New figures released this morning indicate manufacturing in the United States is still slow, but is much better than it was at the beginning of the year

by Staff
September 4, 2001
Manufacturing May Be Starting To Rebound

 

2 min to read


New figures released this morning indicate manufacturing in the United States is still slow, but is much better than it was at the beginning of the year.

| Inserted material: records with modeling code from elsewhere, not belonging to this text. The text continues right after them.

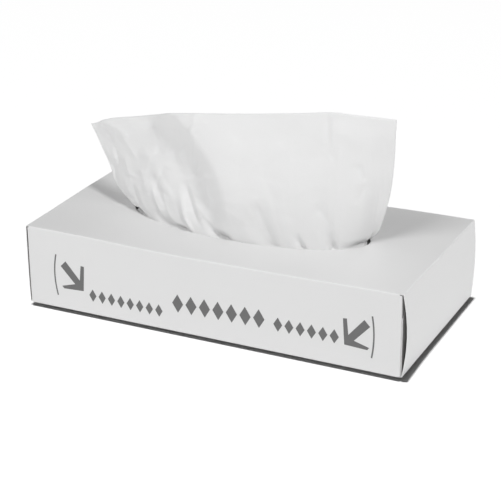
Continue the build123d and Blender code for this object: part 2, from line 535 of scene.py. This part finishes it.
# Where the three parts of a drift start in the noise
DRIFT_STARTS = (Vector((0.7, 4.1, 2.6)), Vector((17.3, 5.1, 9.7)), Vector((4.9, 23.6, 13.2)))


def drift(place):
    """A direction that changes slowly from place to place, the same in every run."""
    return Vector([noise.noise(place + start) for start in DRIFT_STARTS])


def board_wave(place, settings):
    """How far the board strays from flat at a place, less and less towards the floor."""
    slow = drift(place / SLOW_WAVE + Vector((3.1, 7.7, 1.9)))
    quick = drift(place / QUICK_WAVE + Vector((9.4, 2.2, 5.3)))
    free = min(max(place.z / FREE_HEIGHT, 0), 1)
    return (slow + quick * 0.3) * (settings.panel_wave * free)


def rim_spread(place, settings):
    """Distance from the middle of the opening, where its rim is at 1."""
    return math.hypot(2 * place.x / settings.opening_length, 2 * place.y / settings.opening_width)


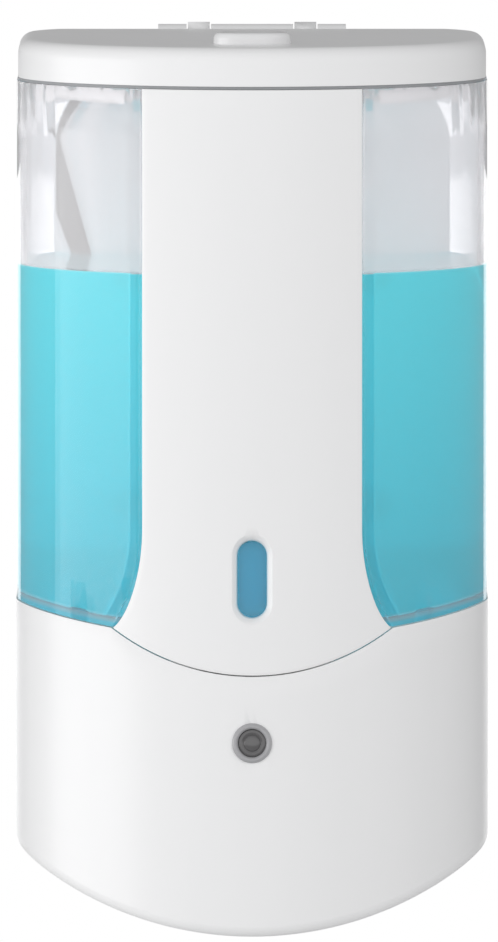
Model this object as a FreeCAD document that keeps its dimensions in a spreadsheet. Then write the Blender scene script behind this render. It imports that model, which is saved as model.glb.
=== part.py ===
# Wall mounted automatic soap dispenser, built as separate pieces in one frame.
# Frame: millimetres, +Z up, +X to the right seen from the front, the wall is the plane y = 0 and
# the object stands in front of it (towards -Y). The origin is the centre of the wall plate's back face.
import FreeCAD, Part
import math
import os
import re
import Sketcher

os.makedirs("parts", exist_ok=True)
doc = FreeCAD.newDocument("SoapDispenser")
Vector = FreeCAD.Vector
Rotation = FreeCAD.Rotation

# ---------------------------------------------------------------- driving sizes
SIZES = {
    # the whole body; heights are measured up from the lowest point of the housing
    "body_width": 107, "body_depth": 112, "body_height": 200, "bottom_level": -118,
    "rear_corner": 24, "wall_gap": 0.6, "shell_wall": 2.2, "seam_gap": 0.3, "split_depth": 8.7,
    "bottom_rise": 17.8, "bottom_round": 2.4,
    # tank, soap and front panel
    "tank_inset": 0.25, "tank_wall": 2.2, "tank_edge": 72.9, "tank_sag": 5.9, "soap_level": 149,
    "soap_film": 0.05, "strainer_hole": 0.6,
    "outlet_depth": 62.5, "tube_bore": 7, "tube_wall": 1.4, "nipple_wall": 1.3,
    "panel_width": 49.4, "panel_wall": 2.2, "panel_seam": 58.7, "panel_seam_radius": 53.8,
    "flare_radius": 41.5, "flare_height": 91.5,
    "window_height": 80.6, "window_width": 6.6, "window_length": 17.3, "window_bevel": 1.5,
    "window_fit": 0.1, "window_glass": 1.3,
    # lid, its hinge and its latch
    "lid_height": 8.7, "lid_inset": 0.5, "lid_round": 3.2, "lid_back": 10.2, "gasket_height": 0.7,
    "gasket_width": 1.4, "rest_gap": 0.05, "skirt_gap": 1.25, "skirt_wall": 1.4, "skirt_depth": 5,
    "hinge_width": 43, "hinge_depth": 5.2, "hinge_drop": 3, "barrel_radius": 3.9, "knuckle_radius": 4.4,
    "knuckle_width": 5, "knuckle_place": 12.2, "pin_radius": 1.25, "running_fit": 0.06, "side_gap": 0.3,
    "button_width": 17.4, "button_length": 13, "button_rise": 2.6, "button_travel": 2, "button_depth": 88,
    "button_fit": 0.25, "flange_lip": 1, "flange_height": 1.6, "stem_width": 4, "bolt_width": 10,
    "bolt_height": 2.5, "bolt_drop": 4.4, "bolt_fit": 0.2, "bolt_length": 29, "catch_depth": 1.5,
    "keeper_wall": 1.5, "slope_side": 30, "coil_wire": 0.6, "coil_radius": 4.3,
    # wall plate and its bayonet tongues
    "rib_wall": 1.6, "plate_width": 52, "plate_height": 84,
    "plate_wall": 3, "rib_width": 36, "rib_height": 72,
    "tongue_reach": 6, "tongue_wall": 2.2, "tongue_height": 14, "tongue_place": 29, "hang_fit": 0.4,
    "lift_travel": 16, "screw_pitch_x": 22, "screw_pitch_z": 52, "screw_hole": 2.25, "screw_head": 4.2,
    # batteries, their box and the door below them
    "cell_radius": 7.1, "cell_length": 50.2, "cell_gap": 1, "cell_clear": 0.9, "cell_fit": 0.5,
    "cell_nub": 1.4, "cell_nub_radius": 2.7,
    "contact_wall": 0.4, "contact_room": 3.6, "contact_half": 5.6, "contact_coil": 3.4,
    "contact_wire": 0.7, "film": 0.02, "grip_pitch": 3, "box_wall": 1.4, "box_back": 13, "box_foot": 9.2,
    "door_back": 13.4, "door_short": 0.8, "door_margin": 0.8, "door_gap": 0.3, "door_barrel": 1.1,
    "door_pin": 0.6,
    # gear pump and motor
    "pump_height": 43, "gear_module": 1, "gear_teeth": 12, "gear_width": 7, "gear_side": 0.1,
    "gear_tip": 0.12, "pump_back": 57, "pump_wall": 2.4, "pump_margin": 2.6, "shaft_radius": 1.2,
    "motor_radius": 12.2, "motor_length": 30, "motor_gap": 1.2, "motor_nose": 3.2,
    "screw_margin": 2.1, "small_head": 1.7, "small_head_height": 1.3, "small_shank": 0.8, "small_length": 6.9,
    "seal_height": 1.4, "seal_wall": 1.6, "port_drop": 4.6,
    # nozzle, sensor, indicator and switch
    "nozzle_depth": 90, "nozzle_radius": 5.2, "nozzle_flange": 7.4, "nozzle_drop": 1, "nozzle_top": 19,
    "nozzle_bore": 2, "hole_fit": 0.2, "eye_height": 43.8, "eye_radius": 4.5, "eye_stem": 3.8,
    "eye_lens": 3.1, "eye_proud": 0.7, "eye_length": 6, "sensor_depth": 102.2, "sensor_width": 15,
    "sensor_length": 5.6, "sensor_board": 9.4, "board_wall": 1.2, "switch_depth": 76.5,
    "switch_width": 13, "switch_length": 6, "switch_height": 5.2, "knob_width": 4.4, "knob_length": 3,
    "switch_travel": 3, "knob_recess": 0.5, "switch_seat": 3.2,
    # deck between tank and works, posts, screws and leads
    "deck_level": 60, "deck_wall": 2, "deck_inset": 2.7, "hanger_x": 12,
    "post_radius": 3.6, "post_front_x": 34,
    "post_front_y": 88, "post_rear_x": 44.5, "post_rear_y": 27, "boss_length": 13, "boss_low": 31,
    "boss_high": 51, "boss_x": 36, "screw_shank": 1.2, "screw_length": 9, "pan_radius": 2.6,
    "pan_height": 1.5, "main_board_x": 27, "main_board_wall": 1.6,
    "board_back": 24, "board_length": 48, "board_foot": 30, "board_height": 27, "lead_radius": 0.65,
}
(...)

The National Association of Purchasing Management reports its August manufacturing index moved up to 47.9 from 43.6 in July. A reading under 50 indicates manufacturing is contracting, while a reading above 50 indicates growth.
The reading is the best since November 2000 and is greatly improved from a 10-year low reached in January when it hit 41.2. However, the August number is still the 13th straight month that manufacturing has declined.
Newport Communications Senior Economist Jim Haughey says the strong rebound in the NAPM index in August is consistent with last weeks' government report on July manufacturing.
“That report showed that shipments rose marginally, orders had a strong gain and inventory continued to decline. June was likely the bottom of this manufacturing recession,” Haughey said.
Both the Census Bureau and the NAPM reports showed that the improvement was widespread except for electronics, where surplus inventory and excess capacity is a more serious problem.
As for trucking, Haughey predicts, “The reported rise in August manufacturing production should already be increasing freight tonnage. Production is still being restrained by both the weakness in the electronics sector and the significantly weaker exports due to ongoing manufacturing recession in most of our major trade partner countries.”
Haughey predicts freight volume will get further boosts from an expected upturn in the electronics market in September or October and resumed production growth abroad by the end of the year.
NAPM also reports its new orders index increased from 46.3 in July to 53.1 in August, an indication that new orders rose for the first time in more than a year. Meanwhile, the inventories index moved up from 35.8 in July to 37.7 in August, and the production index shot up from 46.4 in July to 52.2 last month, indicating that businesses have reduced their inventories, paving the way for increased production.
The employment index fell below 50 percent in August for the 11th consecutive month, registering 40.8 compared to 37.2 percent in July, an increase of 3.6 percentage points.
Of the 20 industries in the manufacturing sector, NAPM says seven reported growth: leather, food, printing and & publishing, glass, stone and aggregate, furniture, paper and fabricated metals.